Così oggi, al di là delle briciole di assegnazioni che vengono fatte, in realtà i bandi e le graduatorie rappresentano solo la foglia di fico del ceto politico e amministrativo per sostenere l’illusione di una finta e ipocrita sensibilità sociale. In quasi nessun Comune le politiche abitative sono pensate per rispondere prioritariamente al fabbisogno reale, quello di famiglie nelle graduatorie, sfrattate e in povertà assoluta.
Mi sono convinto che il ceto politico ritenga che la precarietà abitativa non sia affrontabile se non per quote residuali e caritatevoli. Che senso ha, quindi, impegnare nei singoli comuni migliaia di famiglie a partecipare al bando per accedere ad una casa popolare? Spendere soldi e tempo? Perché impegnare gli uffici comunali per ore e ore nel vaglio delle domande, per elaborare una graduatoria provvisoria? Ricevere ricorsi e impegnare ulteriormente gli uffici comunali per ore e ore per una graduatoria definitiva nella quale parcheggiare le famiglie per decenni? Che senso ha emanare bandi per poche case, ai quali arrivano migliaia di domande?
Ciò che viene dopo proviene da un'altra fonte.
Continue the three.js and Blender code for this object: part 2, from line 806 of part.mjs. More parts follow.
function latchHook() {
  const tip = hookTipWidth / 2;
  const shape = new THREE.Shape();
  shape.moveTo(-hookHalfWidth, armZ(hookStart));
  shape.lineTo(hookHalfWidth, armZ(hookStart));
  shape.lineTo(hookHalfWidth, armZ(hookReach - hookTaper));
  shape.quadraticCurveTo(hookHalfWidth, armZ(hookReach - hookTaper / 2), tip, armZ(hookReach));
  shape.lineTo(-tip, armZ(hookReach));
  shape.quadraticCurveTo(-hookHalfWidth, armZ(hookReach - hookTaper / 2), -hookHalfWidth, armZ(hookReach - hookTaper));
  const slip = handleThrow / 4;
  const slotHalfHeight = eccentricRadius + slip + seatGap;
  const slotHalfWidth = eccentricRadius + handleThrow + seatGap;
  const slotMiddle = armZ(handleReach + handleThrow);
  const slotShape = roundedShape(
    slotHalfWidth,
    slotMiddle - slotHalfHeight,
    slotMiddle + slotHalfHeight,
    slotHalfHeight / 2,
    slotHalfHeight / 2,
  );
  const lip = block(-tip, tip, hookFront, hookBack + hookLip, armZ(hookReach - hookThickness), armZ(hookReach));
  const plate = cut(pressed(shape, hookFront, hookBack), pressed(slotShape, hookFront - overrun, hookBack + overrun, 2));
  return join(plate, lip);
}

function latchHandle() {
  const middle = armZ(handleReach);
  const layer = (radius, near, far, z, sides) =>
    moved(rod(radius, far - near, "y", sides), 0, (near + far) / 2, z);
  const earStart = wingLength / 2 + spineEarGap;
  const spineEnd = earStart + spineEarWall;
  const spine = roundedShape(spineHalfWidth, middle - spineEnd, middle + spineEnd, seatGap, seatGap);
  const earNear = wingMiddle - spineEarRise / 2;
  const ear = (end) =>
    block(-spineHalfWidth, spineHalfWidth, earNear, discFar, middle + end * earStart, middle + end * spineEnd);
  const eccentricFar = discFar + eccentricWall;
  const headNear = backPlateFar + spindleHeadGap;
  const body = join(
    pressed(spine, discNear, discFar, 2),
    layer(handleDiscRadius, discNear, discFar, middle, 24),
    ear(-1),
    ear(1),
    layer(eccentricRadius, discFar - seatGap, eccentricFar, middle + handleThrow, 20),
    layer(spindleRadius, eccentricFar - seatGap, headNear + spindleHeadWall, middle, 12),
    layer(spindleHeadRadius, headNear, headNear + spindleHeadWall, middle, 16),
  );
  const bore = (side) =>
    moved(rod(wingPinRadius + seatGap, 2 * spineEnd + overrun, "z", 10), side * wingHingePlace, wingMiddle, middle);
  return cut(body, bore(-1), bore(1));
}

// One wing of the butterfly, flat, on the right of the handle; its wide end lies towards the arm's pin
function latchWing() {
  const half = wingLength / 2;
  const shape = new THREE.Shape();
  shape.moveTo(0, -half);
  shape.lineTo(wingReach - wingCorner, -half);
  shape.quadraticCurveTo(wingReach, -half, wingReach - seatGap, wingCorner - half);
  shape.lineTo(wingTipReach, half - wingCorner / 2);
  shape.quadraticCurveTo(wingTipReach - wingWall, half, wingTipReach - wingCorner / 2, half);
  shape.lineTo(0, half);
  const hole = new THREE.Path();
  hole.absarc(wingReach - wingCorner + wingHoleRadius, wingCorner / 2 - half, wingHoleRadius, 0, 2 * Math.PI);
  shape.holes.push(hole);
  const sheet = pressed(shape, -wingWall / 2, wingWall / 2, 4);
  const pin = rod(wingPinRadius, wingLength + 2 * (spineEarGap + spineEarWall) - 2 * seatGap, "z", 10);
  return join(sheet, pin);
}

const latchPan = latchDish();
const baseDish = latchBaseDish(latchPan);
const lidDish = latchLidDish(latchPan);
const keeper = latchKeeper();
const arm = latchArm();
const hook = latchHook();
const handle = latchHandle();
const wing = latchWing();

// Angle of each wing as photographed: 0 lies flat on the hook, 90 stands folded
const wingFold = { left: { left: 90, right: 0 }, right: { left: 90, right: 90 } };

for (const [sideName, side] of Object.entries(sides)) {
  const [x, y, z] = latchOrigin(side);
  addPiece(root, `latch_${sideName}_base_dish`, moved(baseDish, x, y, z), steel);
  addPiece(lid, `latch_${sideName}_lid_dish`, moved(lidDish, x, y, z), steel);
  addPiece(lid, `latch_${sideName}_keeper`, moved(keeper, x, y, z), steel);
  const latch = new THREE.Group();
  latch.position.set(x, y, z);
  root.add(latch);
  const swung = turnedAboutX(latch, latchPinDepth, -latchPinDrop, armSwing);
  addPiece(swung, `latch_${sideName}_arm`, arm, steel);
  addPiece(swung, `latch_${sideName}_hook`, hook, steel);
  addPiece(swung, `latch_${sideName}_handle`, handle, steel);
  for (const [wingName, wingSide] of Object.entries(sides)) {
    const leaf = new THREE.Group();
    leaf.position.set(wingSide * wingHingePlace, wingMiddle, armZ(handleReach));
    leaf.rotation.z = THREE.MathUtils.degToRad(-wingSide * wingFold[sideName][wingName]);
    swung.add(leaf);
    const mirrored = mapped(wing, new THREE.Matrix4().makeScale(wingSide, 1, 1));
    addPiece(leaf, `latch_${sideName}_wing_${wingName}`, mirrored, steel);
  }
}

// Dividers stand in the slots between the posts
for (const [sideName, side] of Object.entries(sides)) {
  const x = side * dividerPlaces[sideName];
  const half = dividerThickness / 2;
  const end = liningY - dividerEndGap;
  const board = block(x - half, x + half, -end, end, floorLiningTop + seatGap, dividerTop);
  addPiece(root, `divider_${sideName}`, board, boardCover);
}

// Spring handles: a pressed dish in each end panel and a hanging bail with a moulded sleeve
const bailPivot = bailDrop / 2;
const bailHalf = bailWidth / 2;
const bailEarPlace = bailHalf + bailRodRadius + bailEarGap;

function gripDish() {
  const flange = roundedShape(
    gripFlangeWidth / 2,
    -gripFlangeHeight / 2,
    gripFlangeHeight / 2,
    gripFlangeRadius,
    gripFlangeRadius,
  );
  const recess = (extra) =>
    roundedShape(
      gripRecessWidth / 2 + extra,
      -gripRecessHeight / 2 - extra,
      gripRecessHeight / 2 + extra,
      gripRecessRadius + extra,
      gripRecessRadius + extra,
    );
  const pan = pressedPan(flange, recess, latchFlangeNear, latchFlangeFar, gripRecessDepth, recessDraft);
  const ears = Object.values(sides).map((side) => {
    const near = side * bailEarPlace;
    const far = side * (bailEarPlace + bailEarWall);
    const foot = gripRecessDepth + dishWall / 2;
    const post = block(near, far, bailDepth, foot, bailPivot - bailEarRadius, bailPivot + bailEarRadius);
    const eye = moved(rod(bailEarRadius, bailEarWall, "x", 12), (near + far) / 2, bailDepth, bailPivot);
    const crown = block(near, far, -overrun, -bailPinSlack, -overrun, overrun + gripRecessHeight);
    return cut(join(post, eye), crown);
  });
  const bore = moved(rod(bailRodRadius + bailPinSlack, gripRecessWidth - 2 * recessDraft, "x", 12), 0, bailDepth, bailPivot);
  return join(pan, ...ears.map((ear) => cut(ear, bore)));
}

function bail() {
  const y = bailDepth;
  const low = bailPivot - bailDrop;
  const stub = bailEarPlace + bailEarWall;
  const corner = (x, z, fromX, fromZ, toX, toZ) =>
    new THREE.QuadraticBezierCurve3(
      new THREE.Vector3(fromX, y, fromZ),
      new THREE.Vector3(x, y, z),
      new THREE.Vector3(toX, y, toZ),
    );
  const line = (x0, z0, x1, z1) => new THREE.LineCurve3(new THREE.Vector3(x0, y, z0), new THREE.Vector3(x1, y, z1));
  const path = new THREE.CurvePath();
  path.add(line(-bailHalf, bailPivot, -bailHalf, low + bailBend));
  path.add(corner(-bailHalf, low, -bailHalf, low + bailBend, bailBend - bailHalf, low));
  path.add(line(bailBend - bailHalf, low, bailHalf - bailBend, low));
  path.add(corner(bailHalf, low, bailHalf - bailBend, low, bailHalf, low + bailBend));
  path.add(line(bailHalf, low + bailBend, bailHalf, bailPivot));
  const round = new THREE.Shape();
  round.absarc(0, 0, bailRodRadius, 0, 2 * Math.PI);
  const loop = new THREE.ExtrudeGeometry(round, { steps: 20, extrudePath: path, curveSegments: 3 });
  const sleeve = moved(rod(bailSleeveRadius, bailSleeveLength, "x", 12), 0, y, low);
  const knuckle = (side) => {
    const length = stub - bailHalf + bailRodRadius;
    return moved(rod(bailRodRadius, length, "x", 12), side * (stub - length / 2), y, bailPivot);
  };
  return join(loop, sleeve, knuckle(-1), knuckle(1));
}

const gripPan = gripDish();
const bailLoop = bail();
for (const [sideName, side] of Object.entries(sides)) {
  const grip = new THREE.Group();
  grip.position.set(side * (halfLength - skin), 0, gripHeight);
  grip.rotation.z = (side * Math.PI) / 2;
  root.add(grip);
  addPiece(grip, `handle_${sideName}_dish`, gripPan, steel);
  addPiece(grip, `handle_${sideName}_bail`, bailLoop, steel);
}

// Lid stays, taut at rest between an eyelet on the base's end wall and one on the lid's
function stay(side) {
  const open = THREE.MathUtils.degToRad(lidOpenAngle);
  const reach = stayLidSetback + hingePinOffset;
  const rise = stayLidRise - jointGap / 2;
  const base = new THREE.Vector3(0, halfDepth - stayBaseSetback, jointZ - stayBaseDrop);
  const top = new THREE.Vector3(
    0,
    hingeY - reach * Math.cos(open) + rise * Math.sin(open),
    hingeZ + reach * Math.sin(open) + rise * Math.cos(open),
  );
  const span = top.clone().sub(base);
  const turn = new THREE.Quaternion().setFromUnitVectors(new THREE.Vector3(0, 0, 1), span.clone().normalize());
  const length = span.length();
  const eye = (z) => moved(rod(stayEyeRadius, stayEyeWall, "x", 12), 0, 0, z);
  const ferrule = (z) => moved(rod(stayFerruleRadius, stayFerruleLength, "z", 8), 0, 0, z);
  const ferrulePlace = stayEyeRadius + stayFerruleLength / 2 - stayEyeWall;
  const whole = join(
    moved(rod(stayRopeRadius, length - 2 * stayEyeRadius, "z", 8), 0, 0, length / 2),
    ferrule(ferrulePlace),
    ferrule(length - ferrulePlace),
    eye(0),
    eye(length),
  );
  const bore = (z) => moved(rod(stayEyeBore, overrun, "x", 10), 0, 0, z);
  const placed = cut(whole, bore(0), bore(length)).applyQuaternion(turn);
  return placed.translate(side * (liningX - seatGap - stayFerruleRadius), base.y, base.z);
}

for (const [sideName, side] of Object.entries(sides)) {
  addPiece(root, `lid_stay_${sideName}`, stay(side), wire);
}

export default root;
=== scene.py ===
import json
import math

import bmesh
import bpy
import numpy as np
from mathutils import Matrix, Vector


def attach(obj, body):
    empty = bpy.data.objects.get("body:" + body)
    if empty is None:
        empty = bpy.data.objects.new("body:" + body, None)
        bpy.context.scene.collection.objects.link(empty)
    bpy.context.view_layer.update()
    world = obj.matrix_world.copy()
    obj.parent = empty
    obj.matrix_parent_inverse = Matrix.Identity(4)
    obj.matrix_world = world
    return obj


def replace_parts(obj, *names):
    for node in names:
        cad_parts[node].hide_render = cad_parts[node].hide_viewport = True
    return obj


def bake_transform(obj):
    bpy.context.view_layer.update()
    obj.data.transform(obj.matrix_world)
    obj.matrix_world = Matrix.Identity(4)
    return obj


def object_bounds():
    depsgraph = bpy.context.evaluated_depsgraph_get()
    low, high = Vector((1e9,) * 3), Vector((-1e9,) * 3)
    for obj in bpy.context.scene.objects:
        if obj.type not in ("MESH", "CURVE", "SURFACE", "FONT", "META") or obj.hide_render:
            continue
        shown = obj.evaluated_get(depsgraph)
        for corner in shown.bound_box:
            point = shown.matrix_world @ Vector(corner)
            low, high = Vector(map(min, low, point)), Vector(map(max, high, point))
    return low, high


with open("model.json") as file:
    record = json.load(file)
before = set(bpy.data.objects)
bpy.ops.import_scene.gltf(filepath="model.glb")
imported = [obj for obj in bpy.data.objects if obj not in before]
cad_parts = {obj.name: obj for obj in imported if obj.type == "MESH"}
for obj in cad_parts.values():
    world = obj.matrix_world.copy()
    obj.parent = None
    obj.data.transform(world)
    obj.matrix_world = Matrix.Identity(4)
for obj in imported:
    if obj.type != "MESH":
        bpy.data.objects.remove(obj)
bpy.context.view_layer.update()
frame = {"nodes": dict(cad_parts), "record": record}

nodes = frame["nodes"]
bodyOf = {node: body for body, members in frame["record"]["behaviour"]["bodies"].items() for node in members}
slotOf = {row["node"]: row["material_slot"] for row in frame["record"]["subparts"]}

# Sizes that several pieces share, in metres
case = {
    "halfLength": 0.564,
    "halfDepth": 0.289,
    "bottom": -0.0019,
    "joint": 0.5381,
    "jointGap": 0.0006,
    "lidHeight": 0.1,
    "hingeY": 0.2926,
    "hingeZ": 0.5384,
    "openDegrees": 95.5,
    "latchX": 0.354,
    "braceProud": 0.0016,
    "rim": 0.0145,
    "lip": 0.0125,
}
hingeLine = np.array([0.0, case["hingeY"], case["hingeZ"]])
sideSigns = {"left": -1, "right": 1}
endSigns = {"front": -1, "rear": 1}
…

Tutto questo circo è offensivo per le famiglie che vi partecipano. Una grande bolla ipocrita, perché il ceto politico in realtà non definisce o finanzia programmi conseguenti di aumento di case popolari. Fa esattamente il contrario; dismissioni di case popolari, valorizzazioni, appalta le politiche abitative a privati e operatori economici per realizzare finto social housing, che ha costi “moderati” degli affitti, ma per le famiglie nelle graduatorie inaccessibili.
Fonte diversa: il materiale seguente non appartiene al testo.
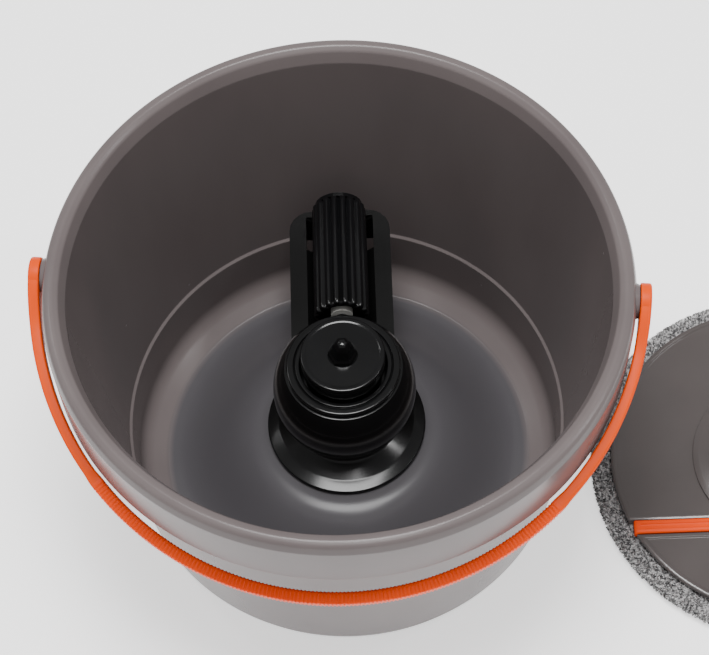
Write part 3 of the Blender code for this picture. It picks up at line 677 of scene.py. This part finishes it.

Si può dire basta? Rappresenterebbe un atto di dignità politica e di rispetto delle persone nonché di coerenza liberista, se a questo punto si abolissero i bandi per l’accesso ad una casa popolare e la decadenza delle graduatorie. Sarebbe più rispettoso ed etico che l’intero ceto politico si assumesse per intero la responsabilità di evitare di mantenere in vita forme illusionistiche di accesso al diritto alla casa che non intende attuare.
L’alternativa? C’è! Si riprenda in mano un percorso di politiche abitative pubbliche che prioritariamente risponda al fabbisogno reale e certificato dai comuni, appunto, quello certificato da bandi e graduatorie.